Proposal: Change Chain from

pub struct Chain<A, B> { a: A, b: B, state: ChainState }

to

pub struct Chain<A, B> { a: Fuse<A>, b: Fuse<B> }

That would have a bunch of advantages:

  • All the methods are simpler. For example, count is just a.count() + b.count(), no match. Similarly, even things like fold are easy as it can just fold both of them. It means no state maintenance in &mut self methods like next or try_fold. And less code is generally good for compile times.
  • For the common case of iterators that are also fused, the type is smaller, as there's no extra flag & padding. Thanks @Yato for pointing out that this is incorrect given the current state of specialization.
  • For already-fused iterators, it's probably cheaper to just look at them than to match on the state flag then look at them.
  • Chain would itself always be fused (rather than only when both sub-iterators are fused)
  • Two binary flag checks are probably not materially different from the one ternary flag check, perf-wise, if neither underlying iterator is fused.
  • Because of the multiple match arms, many of the methods have multiple callsites for the same side. (For example, Chain::next has two callsides for a.next() and two more for b.next().) Removing the match would eliminate that, potentially reducing code side in the common case of inlined methods (like next) typically is.

Downsides:

  • If neither iterator is fused, the struct is slightly larger as two state flags (+ padding) are bigger than one (+ padding).
  • Tree-nested chains have more work to do in .next(), as they need to look at all the sub-iterators to know to skip that side, rather than just checking the state flag and skipping them.
    Mitigations:
    • Long chains are somewhat of an anti-pattern regardless, and are more often linear than tree'd
    • One could wrap a side of a tree with an explicit fused flag to allow skipping that side, if one really wanted it
    • Anything using internal iteration would be unaffected by this, as doing so automatically splits the loops. (And Chain is already one of the go-to examples where internal iterator is worthwhile.)
  • If we eventually made Chain variadic, we might end up undoing this change as a numeric range for which iterators have been exhausted would then be valuable again. (But that could still easily be fused -- because the numeric range would empty -- so doesn't impact anything concretely today. And it's not like variadics are coming soon enough that this change would get undone a few weeks after being made.)

Thoughts? Worth trying? I'd make the initial PR not include the Fused bound expansion so it could be reverted at any time if problems do happen.

As a simple demo, https://rust.godbolt.org/z/F4FQDk shows a basic for loop that shrinks from 48 lines of assembly to 23 by removing the state maintenance.

1 Like

Why not try it and benchmark the differences? If someone later wants to write an RFC for variadic Chain, they can evaluate optimizing that presumably-rare code as part of their RFC.

1 Like

Note: std::iter::Fuse always carries around a bool flag, even if the inner Iterator implements FusedIterator. So this flag is always there. Currently, specialization can't properly handle specialized associate types, so this can't easily be changed. The chain state combines these two flags into one.

1 Like

Wouldn't each branch of the tree have Fuse wrappers too? When an inner chain has exhausted both its sides, it will return None, setting its fuse too. Then that subtree will never be visited again.

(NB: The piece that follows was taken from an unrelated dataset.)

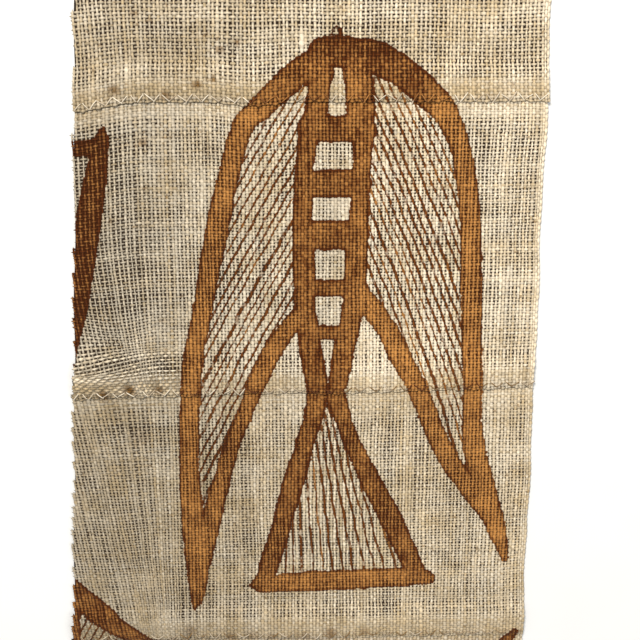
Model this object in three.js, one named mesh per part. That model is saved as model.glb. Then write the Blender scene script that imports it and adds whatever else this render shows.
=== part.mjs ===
// A cut length of hand-woven cotton strip cloth, lying on a flat surface.
// Four strips run along X and lap over each other like tiles: the lower edge of each strip lies on
// the upper edge of the next one. Millimetres, +Z up, +Y towards the top strip. The origin is at
// the centre of the cloth's outline, on the surface that it lies on.

import * as THREE from "three";

// Driving dimensions of the cut length
const CLOTH_LENGTH = 290;
const RIGHT_EDGE = 93.15;
const LEFT_EDGE = -86.05;
const LEFT_SLANT = 0.0535;
const EDGE_WOBBLE = 0.35;

// Sheet thickness, and the air between two sheets that lie on each other
const THICKNESS = 1.0;
const AIR = 0.4;

// How far the lower strip reaches under the upper one, and how the upper one comes down from it
const LAP = 8;
const LAP_REST = 9;
const LAP_FALL = 6;

// Mesh step, about half the narrowest swell's half width
const STEP = 6;

// The seam lines, where each strip's lower edge shows. y is the height of the seam's right end,
// lean is its rise along X, and dip is how far its left end hangs down, over dipSpan. wave is
// how far the seam bows up or sags at waveAt, over waveHalf to each side.
const SEAMS = [
  { y: 94.1, lean: 0.002, dip: 4.1, dipSpan: 33, wave: -1.3, waveAt: -15, waveHalf: 18 },
  { y: -14.3, lean: 0.026, dip: 0.4, dipSpan: 30, wave: -0.5, waveAt: 22, waveHalf: 34 },
  { y: -119.4, lean: 0.018, dip: 0.3, dipSpan: 30, wave: 0.3, waveAt: -20, waveHalf: 40 },
];

// Soft swells where the cloth stands off the surface: centre, half length, half width,
// turn of the long axis from X, and rise.
const SWELLS = [
  { name: "pucker above the second seam", x: -64, y: -6, along: 34, across: 13, turn: 9, rise: 1.9 },
  { name: "loose weave at the left", x: -72, y: 32, along: 48, across: 17, turn: 98, rise: 1.3 },
  { name: "left end of the first seam", x: -74, y: 84, along: 30, across: 12, turn: 12, rise: 1.5 },
  { name: "right end of the first seam", x: 74, y: 91, along: 30, across: 11, turn: -4, rise: 1.1 },
  { name: "slack in the top strip", x: -26, y: 124, along: 40, across: 15, turn: 6, rise: 1.0 },
  { name: "right part of the second seam", x: 52, y: -17, along: 34, across: 12, turn: 3, rise: 1.2 },
  { name: "slack at the lower left", x: -70, y: -70, along: 40, across: 15, turn: 80, rise: 1.2 },
  { name: "right edge of the third strip", x: 80, y: -84, along: 34, across: 13, turn: 88, rise: 1.0 },
  { name: "third seam", x: 4, y: -119, along: 42, across: 11, turn: 2, rise: 1.0 },
];

const COTTON = 0xc7b59e;
const COTTON_ROUGHNESS = 0.95;

const degrees = Math.PI / 180;
const clamp01 = (t) => Math.min(1, Math.max(0, t));
const smooth = (t) => clamp01(t) ** 2 * (3 - 2 * clamp01(t));
const top = CLOTH_LENGTH / 2;
const bottom = -CLOTH_LENGTH / 2;

// The cut and woven edges, a little uneven
function rightEdge(y) {
  return RIGHT_EDGE + EDGE_WOBBLE * Math.sin(y / 11) + 0.5 * EDGE_WOBBLE * Math.sin(y / 4.3 + 1);
}

function leftEdge(y) {
  return LEFT_EDGE + LEFT_SLANT * y + EDGE_WOBBLE * Math.sin(y / 8 + 2);
}

function topCut(x) {
  return top - EDGE_WOBBLE * (1 + Math.sin(x / 9));
}

function bottomCut(x) {
  return bottom + EDGE_WOBBLE * (1 + Math.sin(x / 10 + 1));
}

function seamLine(seam, x) {
  const fromLeft = clamp01((x - LEFT_EDGE) / seam.dipSpan);
  const wave = seam.wave * smooth(1 - Math.abs(x - seam.waveAt) / seam.waveHalf);
  return seam.y + seam.lean * (x - RIGHT_EDGE) - seam.dip * (1 - smooth(fromLeft)) + wave;
}

// How high the cloth's underside stands off the surface, away from the laps
function rest(x, y) {
  let height = 0;
  for (const swell of SWELLS) {
    const c = Math.cos(swell.turn * degrees);
    const s = Math.sin(swell.turn * degrees);
    const u = ((x - swell.x) * c + (y - swell.y) * s) / swell.along;
    const v = ((y - swell.y) * c - (x - swell.x) * s) / swell.across;
    height = Math.max(height, swell.rise * smooth(1 - Math.hypot(u, v)));
  }
  return height;
}

// The lift of a strip where it lies on the next one, at a height above its own lower edge
function lapLift(above) {
  return (THICKNESS + AIR) * (1 - smooth((above - LAP_REST) / LAP_FALL));
}

// A strip's rows, as heights above its lower edge: close together on the lap, then even
function rowHeights(width, laps) {
  const rows = laps ? [0, LAP_REST / 2, LAP_REST] : [0];
  if (laps) {
    for (const share of [1 / 3, 2 / 3, 1]) {
      rows.push(LAP_REST + share * LAP_FALL);
    }
  }
  const start = rows[rows.length - 1];
  const count = Math.max(1, Math.round((width - start) / STEP));
  for (let i = 1; i <= count; i++) {
    rows.push(start + ((width - start) * i) / count);
  }
  return rows;
}

// One strip as a closed sheet between its lower and its upper edge line
function stripGeometry(lowerLine, upperLine, laps) {
  const width = upperLine(0) - lowerLine(0);
  const rows = rowHeights(width, laps);
  const columns = Math.round((RIGHT_EDGE - LEFT_EDGE) / STEP);
  const positions = [];
  const indices = [];
  const across = columns + 1;
  const layer = across * rows.length;

  for (const isTop of [false, true]) {
    for (const above of rows) {
      for (let i = 0; i <= columns; i++) {
        const level = lowerLine(0) + above;
        const x = leftEdge(level) + ((rightEdge(level) - leftEdge(level)) * i) / columns;
        const low = lowerLine(x);
        const y = low + (above / width) * (upperLine(x) - low);
        const lift = laps ? lapLift(y - low) : 0;
        positions.push(x, y, rest(x, y) + lift + (isTop ? THICKNESS : 0));
      }
    }
  }

  const at = (i, j, isTop) => (isTop ? layer : 0) + j * across + i;
  const quad = (a, b, c, d) => indices.push(a, b, c, a, c, d);
  for (let j = 0; j + 1 < rows.length; j++) {
    for (let i = 0; i < columns; i++) {
      quad(at(i, j, true), at(i + 1, j, true), at(i + 1, j + 1, true), at(i, j + 1, true));
      quad(at(i, j, false), at(i, j + 1, false), at(i + 1, j + 1, false), at(i + 1, j, false));
    }
    quad(at(0, j, false), at(0, j, true), at(0, j + 1, true), at(0, j + 1, false));
    quad(at(columns, j, false), at(columns, j + 1, false), at(columns, j + 1, true), at(columns, j, true));
  }
  const last = rows.length - 1;
  for (let i = 0; i < columns; i++) {
    quad(at(i, 0, false), at(i + 1, 0, false), at(i + 1, 0, true), at(i, 0, true));
    quad(at(i, last, false), at(i, last, true), at(i + 1, last, true), at(i + 1, last, false));
  }

  const geometry = new THREE.BufferGeometry();
  geometry.setAttribute("position", new THREE.Float32BufferAttribute(positions, 3));
  geometry.setIndex(indices);
  geometry.computeVertexNormals();
  return geometry;
}

function cottonMaterial() {
  return new THREE.MeshStandardMaterial({ color: COTTON, roughness: COTTON_ROUGHNESS, metalness: 0 });
}

// The strips, from the top one down
function clothGroup() {
  const cloth = new THREE.Group();
  const stripCount = SEAMS.length + 1;
  for (let k = 0; k < stripCount; k++) {
    const isFirst = k === 0;
    const isLast = k === stripCount - 1;
    const lowerLine = isLast ? bottomCut : (x) => seamLine(SEAMS[k], x);
    const upperLine = isFirst ? topCut : (x) => seamLine(SEAMS[k - 1], x) + LAP;
    const strip = new THREE.Mesh(stripGeometry(lowerLine, upperLine, !isLast), cottonMaterial());
    strip.name = `strip_${k + 1}`;
    cloth.add(strip);
  }
  return cloth;
}

export default clothGroup();
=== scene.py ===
"""A cut length of hand-woven cotton strip cloth with a painted bird, lying flat on a pale floor.

Four strips lap over each other and are sewn with a zigzag. Each strip is woven here from its own
hand-spun threads, on a thin sheet that follows the solid's laps and swells and is painted as the
shade seen through the weave's gaps.
"""

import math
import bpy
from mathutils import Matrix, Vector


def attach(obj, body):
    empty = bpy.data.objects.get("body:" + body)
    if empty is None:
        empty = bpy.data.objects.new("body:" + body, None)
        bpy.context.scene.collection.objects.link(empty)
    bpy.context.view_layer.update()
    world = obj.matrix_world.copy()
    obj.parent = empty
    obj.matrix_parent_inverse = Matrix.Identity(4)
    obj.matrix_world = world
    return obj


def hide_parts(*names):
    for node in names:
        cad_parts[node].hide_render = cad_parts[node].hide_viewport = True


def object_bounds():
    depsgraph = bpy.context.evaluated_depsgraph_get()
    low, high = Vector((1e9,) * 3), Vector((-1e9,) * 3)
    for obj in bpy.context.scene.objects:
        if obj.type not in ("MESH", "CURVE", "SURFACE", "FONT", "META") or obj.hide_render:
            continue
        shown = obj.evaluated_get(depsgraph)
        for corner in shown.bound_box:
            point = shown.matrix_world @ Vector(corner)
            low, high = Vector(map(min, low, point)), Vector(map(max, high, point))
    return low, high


bl_info = {
    "name": "Korhogo cloth",
    "version": (1, 0, 0),
    "blender": (4, 5, 0),
    "location": "View3D > Sidebar > Cloth",
    "description": "Weaves, paints and stitches a cut length of cotton strip cloth",
    "category": "Object",
}

import bpy
import numpy as np
from mathutils import Vector

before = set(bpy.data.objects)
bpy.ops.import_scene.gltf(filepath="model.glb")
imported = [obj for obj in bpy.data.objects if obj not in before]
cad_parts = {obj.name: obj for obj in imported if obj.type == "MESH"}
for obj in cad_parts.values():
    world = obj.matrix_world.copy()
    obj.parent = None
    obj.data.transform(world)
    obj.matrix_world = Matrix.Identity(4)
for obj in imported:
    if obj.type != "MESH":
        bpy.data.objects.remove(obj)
CAD_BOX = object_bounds()

MM = 0.001
BODY = "root"


def table(columns, *rows):
    """Rows of values as dicts, with the columns' names as their keys."""
    return [dict(zip(columns.split(), row)) for row in rows]


def stroke(wash, *line):
    """A brush stroke: how dark its dye dried, and its middle line as (x, y, half width)."""
    return {"wash": wash, "line": line}


# The solids' own sizes, in millimetres, repeated from the part's source
HALF_LENGTH = CAD_BOX[1][1] / MM
RIGHT_EDGE = 93.15
LEFT_EDGE = -86.05
LEFT_SLANT = 0.0535
EDGE_WOBBLE = 0.35
THICKNESS = 1.0
AIR = 0.4
LAP = 8
LAP_REST = 9
LAP_FALL = 6

# The seam lines: height of the right end, rise along X, how far the left end hangs down, and how
# far the seam bows up or sags at one place
SEAMS = table(
    "y lean dip span wave wave_at wave_half",
    (94.1, 0.002, 4.1, 33, -1.3, -15, 18),
    (-14.3, 0.026, 0.4, 30, -0.5, 22, 34),
    (-119.4, 0.018, 0.3, 30, 0.3, -20, 40),
)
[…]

Has Fuse ever tried wrapping with Option instead of a manual flag? Then it could take advantage of niche-filling.

(Yes in layout, as Yato pointed out, but) no in runtime checks, because of specialization:

That sounds like an awesome idea. I should try that first, as separable work. Even if it was tried before, slice::Iter looks like it only got NonNull a few months ago.

Ugh, I didn't think of how the specialized versions would ignore the flag. But the Option idea might work directly to avoid that, like a mini-fuse:

struct Chain<A, B> { a: Option<A>, b: Option<B> }

That would still require some manual bookkeeping, but may be easier than the current ternary.

2 Likes

Here's my attempt at Chain with Options, but I haven't benchmarked it yet.

3 Likes

I'm glad you tried it out. It still seems to require the "remember to set to None on the correct side of the ?", though, and it's disappointing that it looks an awful lot like "fuse, but twice".

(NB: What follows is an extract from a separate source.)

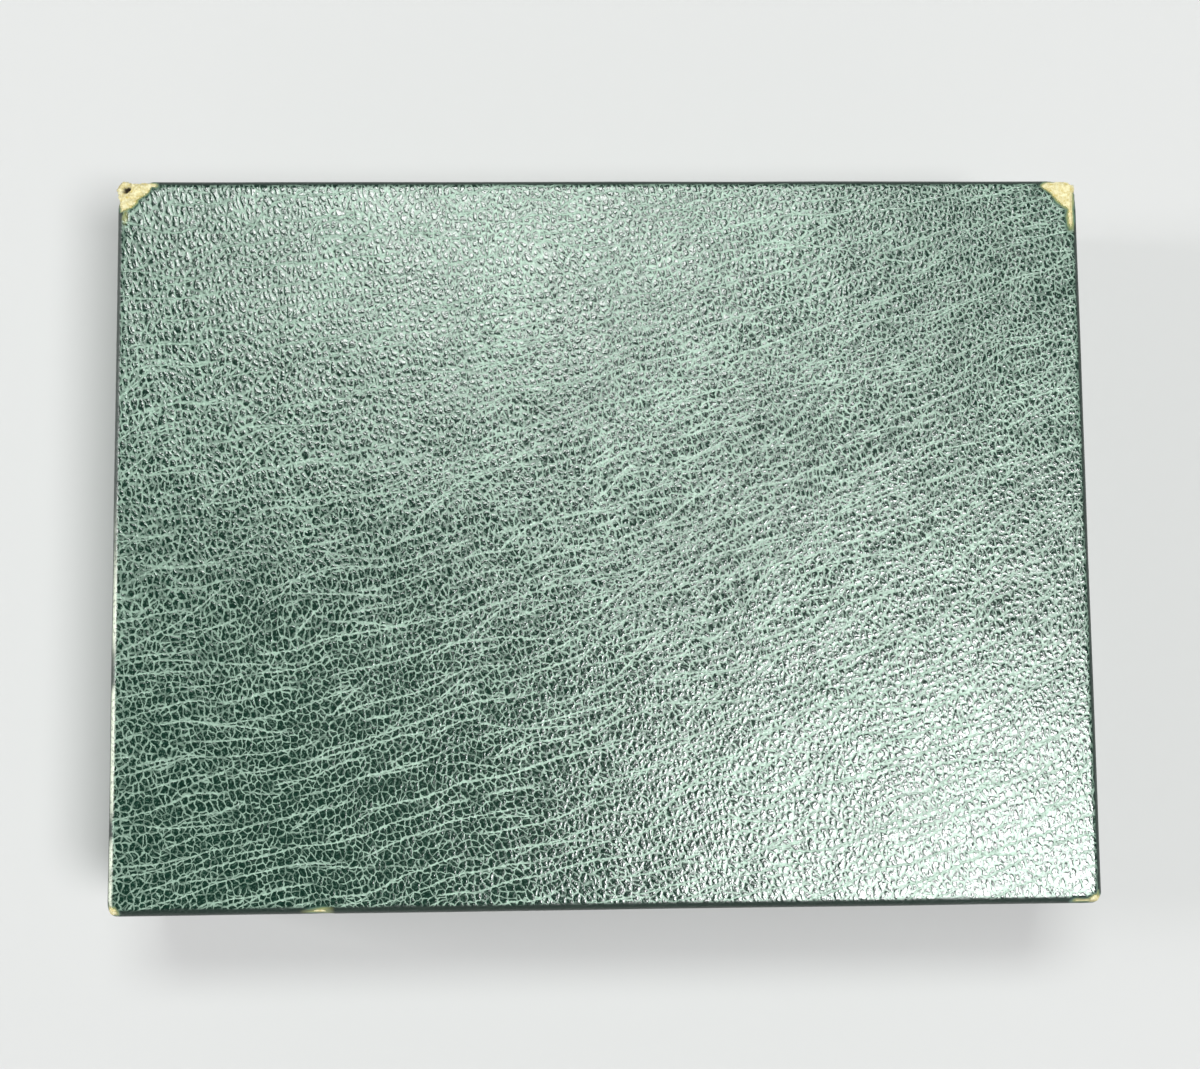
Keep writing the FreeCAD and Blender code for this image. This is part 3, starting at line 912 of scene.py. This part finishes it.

Maybe we could just do Fuse<HideFused<A>>, where HideFused just forwards everything other than the FusedIterator bound? Though of course this is all predicated on the flag even being needed in real code...

1 Like

Although I don't know how significant it is, it does change the behavior slightly, as A and B are dropped as soon as they return None rather than when the Chain itself is dropped.

Here's a new attempt with Chain built on Fuse and a Defuse wrapper that just hides FusedIterator, and also converting Fuse to use Option. The latter requires some unsafe code to assume it's always Some, versus just ignoring a done flag, which is why I isolated this in a new module.

2 Likes

Wow, this change looks amazing! This kind of diff is exactly what I was hoping for.

This makes me think if unwrap_unchecked should exist, but that's a different question. It's certainly not needed, as this shows.

Very nice touch. Honestly this looks ready for a PR already (at the very least as a way to run a perf run against it, but I'd be happy for it to go further than that).

I suggest adding a comment in the code explaining why the Defuse wrapper is needed.

Great! Here you go:

1 Like

The btree implementation does have this, so that could indeed find more general use.